Using either Excel’s =normsdist() function, or your book, or your z-score calculator from this week’s forum or software (or drawing a picture often helps), find the proportion of observations from a standard Normal distribution (bell curve) for each of the following events, i.e., what proportion of the curve is in that area:
a.Probability that Z > 1.96 (almost 2 or more standard deviations above the mean)
Question 3 options:
| A. | -.233 |
| B. | .05 |
| C. | .025 |
| D. | .975 |
2b. Probability that Z < 1.96 (or that the value is less than a 2 standard deviation – think about whether most values are more or less than 2 standard deviations from the mean)
Question 4 options:
| A. | .975 |
| B. | .025 |
| C. | .5 |
| D. | .33 |
2c. Probability that Z > 1.28 (or Z< -1.28)
Question 5 options:
| A. | 0.05 |
| B. | 0.5 |
| C. | 0.90 |
| D. | 0.1003 |
2d. Probability that -1.96 > Z > 1.96 (this is the probability that the value is less than negative 1.96 AND greater than 1.96). This is the value in the two tails.
Question 6 options:
| A. | 0.8747 |
| B. | 0.1003 |
| C. | 0.05 |
| D. | 1.0 |
3. The Online police department was asked by the mayor’s office to estimate the cost of crime to citizens of Online. The police began their study with the crime of identity theft, taking a random sample of files (there is too much crime to calculate the statistics for all the crimes committed). They found the average dollar loss in an identity theft was $6000, with a standard deviation of $2000, and that the dollar loss was normally distributed. (Use this information for the following 4 questions. Again, calculate a z-score, and then use a table or app to figure out the percentage. Some apps will do it all for you if you enter the mean and standard deviation.) In this sample:
- What proportion of identity thefts had dollar losses above $10000?
Question 7 options:
| A. | 0.60 |
| B. | 0.2743 |
| C. | .0228 |
| D. | 5000 |
3b. If you have a normal distribution with mean=6000 and standard deviation =2000, what percentage of identity thefts have dollar losses between $2000 and $4000?
Question 8 options:
| A. | 0.9394 |
| B. | 0.1359 |
| C. | 0.0991 |
| D. | 0.2528 |
c. If you have a normal distribution with mean=6000 and standard deviation =2000, what is the probability that any one identity theft had a dollar loss above $4000?
Question 9 options:
| A. | 0.6808 |
| B. | 0.15865 |
| C. | .841345 |
| D. | .025 |
Question 10 (1 point)
Why all these questions about normal distributions this week (with Z scores and probabilities)? Where are we going with these lessons?

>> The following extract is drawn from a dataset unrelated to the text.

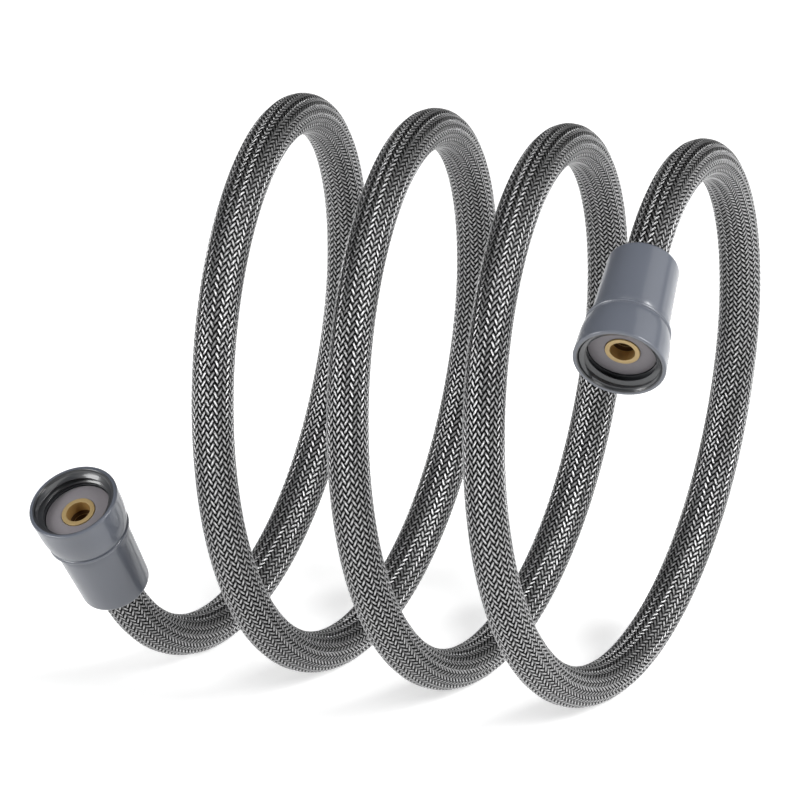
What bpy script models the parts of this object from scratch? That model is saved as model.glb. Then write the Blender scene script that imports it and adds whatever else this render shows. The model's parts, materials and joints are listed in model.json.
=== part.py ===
"""A braided shower hose in an open coil, with the same swivel nut at each end.

The coil lies on its side: its axis runs along X and the bottoms of its turns rest on the floor. A nut
takes the hose at each end, square to it, and turns freely on a flanged insert that is pushed into the
inner tube and held by a crimped ferrule. The nut's socket has the G 1/2 pipe thread of such hoses.
"""

import math

import bmesh
import bpy
from mathutils import Vector

# Coil: the line along the middle of the hose, in metres and degrees. An angle of 0 is the top of a turn,
# and it grows towards the front (-Y), then down to the floor and up the back.
COIL_RADIUS = 0.0712
COIL_PITCH = 0.0377
START_ANGLE = -233.8
END_ANGLE = 1115.0
REST_HALF_ANGLE = 12.0
ARC_STEPS = 18

# Towards each end the hose strays a little from the coil's curve, and turns its nut with it. The shifts
# are those where the hose leaves the nuts, and they fade away over END_STRETCH, an angle of the coil.
END_STRETCH = 42.0
SHIFT_A = Vector((-0.00105, 0.00265, -0.00095))
SHIFT_B = Vector((0.00105, -0.00265, 0.00095))

# Hose
HOSE_DIAMETER = 0.0111
HOSE_BORE_RADIUS = 0.00315
TUBE_SIDES = 12

# Nut, measured from the rim of its socket back towards the hose
CUP_LENGTH = 0.0128
SLEEVE_LENGTH = 0.0214
RIM_WALL = 0.00177
RIM_ROUND = 0.0005
CUP_END_RADIUS = 0.0111
CUP_EDGE_ROUND = 0.00025
CUP_BULGE = 0.0003
CUP_BULGE_SKEW = 1.5
CUP_STEPS = 8
SLEEVE_START_RADIUS = 0.0103
SLEEVE_END_RADIUS = 0.0094
SLEEVE_ROUND = 0.0012
ROUNDING_STEPS = 3
CHAMBER_RADIUS = 0.0075
LIP_LENGTH = 0.0025
LIP_CLEARANCE = 0.00055

# Socket thread: G 1/2, 14 turns to the inch
THREAD_MAJOR_RADIUS = 0.0209550 / 2
THREAD_MINOR_RADIUS = 0.0186310 / 2
THREAD_PITCH = 0.001814
THREAD_CREST_WIDTH = 0.0004
THREAD_CRESTS = 2
MOUTH_LENGTH = 0.00045
MOUTH_WIDENING = 0.0004

# Washer, insert and ferrule
WASHER_THICKNESS = 0.002
WASHER_CLEARANCE = 0.00017
NOSE_RADIUS = 0.0046
NOSE_BORE_RADIUS = 0.0033
NOSE_CLEARANCE = 0.00025
NOSE_PROUD = 0.0003
NOSE_BEVEL = 0.0002
FLANGE_THICKNESS = 0.0018
FLANGE_CLEARANCE = 0.0004
SEAT_GAP = 0.00025
TAIL_LENGTH = 0.015
TAIL_CLEARANCE = 0.0001
TAIL_END_GAP = 0.0005
TAIL_WALL = 0.00065
BARB_DEPTH = 0.00025
BARB_COUNT = 4
BARB_RISE = 0.0006
FERRULE_LENGTH = 0.012
FERRULE_WALL = 0.0011
FERRULE_CLEARANCE = 0.00025
FERRULE_GROOVE = 0.0002
FERRULE_GROOVE_SLOPE = 0.0004
FERRULE_GROOVE_COUNT = 3

LATHE_STEPS = 48
LATHE_STEPS_SMALL = 32
SMOOTH_ANGLE = math.radians(35)
ANGLE_TOLERANCE = 0.01
SHORTEST_STEP_SHARE = 0.4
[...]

How in the heck does this relate to public administration or your world? Any concrete examples?
Question 10 options (SHORT ANSWERS)
4. In an “Excite Poll” October 14, 2002, a self-response poll of internet users, the question was:
It is now possible for school students to log on to Internet sites and download homework. Everything from book reports to doctoral dissertations can be downloaded free or for a fee. Do you believe giving a student who is caught plagiarizing an “F” for their assignment is the right punishment?
In all, 14,793 people clicked “Yes,” 1778 clicked “No, it is too harsh,” 2566 clicked “No, it is not harsh enough,” and 988 clicked “don’t know” or “don’t care.”
a) What is the sample size for this poll?
Question 11 options:
| A. | 1778 |
| B. | 2566 |
| C. | 4344 |
| D. | 20125 |
| E. | 14793 |
Question 12 (0.5 points)
4b.
The “Excite Poll” internet write in poll described above has a much larger sample than standard sample surveys. Can we trust the result to give good information about any clearly defined population. Why or why not? Would a random sample of 50 provide better or worse data?
Question 12 options (SHORT ANSWER)
GROUP #1
Building on what you chose as the most important factors affecting retention from last week (that were in the retention dataset), produce some basic descriptive statistics or charts using the 1000 or so cases associated with your group number — e.g., frequency tables, pie charts, or histograms/bar charts for your variables of interest.
For example, if you chose GPA, what is it’s frequency distribution? What is the mean/median GPA?
Use Excel formulas to calculate the mean, median, and mode.
a. Compare the mean, median and mode for your variable, and explain why they differ (or why not).
b. Which number — mean, median, or mode — best describes the center of each distribution?
2. Calculate the range and standard deviation.
3. Create a graph or histogram for one of your variables. (You may first have to group values into categories, or bins. For example, you may group GPA as 0-1.29, 1.3-1.69, 1.7-1.99,2-2.29, and so on.
a. Describe the shape of the distribution (uniform, normal, skewed, bi-modal).
b. What does this graph tell you about how scores are bunched?
Each student may each choose to do one or more variable of interest. Upload an Excel file here. Also, next week you’ll post your answer in the Group Forum topic for Week 4.
As a group, you’ll put together your best summary data. [Hint: it’s not a bad idea to include at least two or three interval level data variables, as a group.]